While the legal system in the United States is ahead of that in many countries in regards to domestic violence, it is still far behind several countries in Europe, particularly those of northern Europe, Fontes says.
A law has been proposed in England that would consider emotional and psychological abuse to be crimes as violent as physical abuse, according to Fontes.
In countries like the United States, certain actions, such as stalking, kidnapping, criminal harassment, physical and sexual violence, are considered a crime. “Other behaviors,” Fontes writes in her book, “are not crimes by themselves, but they can be included in protection or restraining orders, which does criminalize them.”
Often, Fontes says, it is impossible for victims of coercive control to imagine life outside of the relationship, regardless of how destructive it is. Work still needs to be done in this area, she says, but she is hopeful.
The first step, she says, is to thoroughly evaluate one’s relationship.
“Only through assessing all different kinds of harm do victims connect the dots between the various ways they are being controlled,” she said.
Then, a decision needs to be made to stay in the relationship and see if it can be changed, or to end it.
The second half of “Invisible Chains” details strategies, such as seeking support from counselors, police and others and protecting finances.
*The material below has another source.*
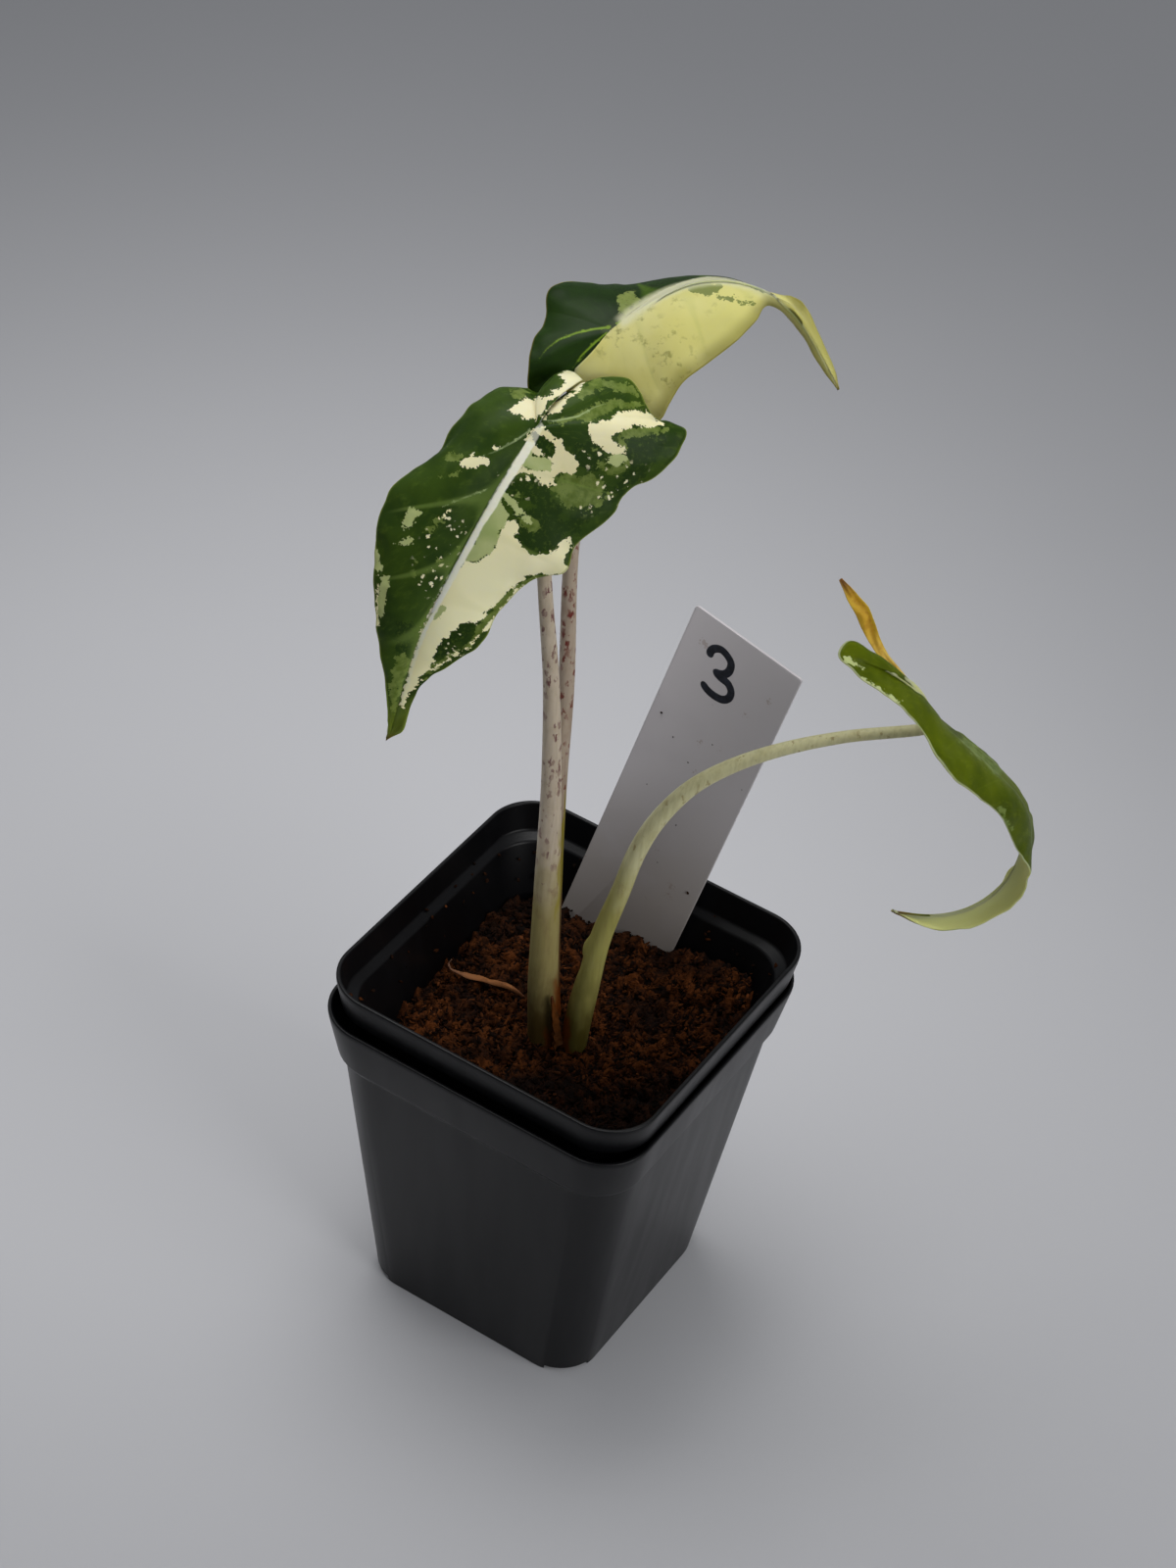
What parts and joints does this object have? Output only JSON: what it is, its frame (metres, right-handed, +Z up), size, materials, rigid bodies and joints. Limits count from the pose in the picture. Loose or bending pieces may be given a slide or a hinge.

“If the person wants to try to end the relationship,” Fontes said, “it is usually important to have the support of a domestic violence advocate, even if there is no physical violence. An advocate can help the person figure out how to exit the relationship safely.”
Victims need love, understanding, support, and material help from family, friends and knowledgeable professionals, Fontes says. “The process of achieving freedom does not happen overnight, but it happens.”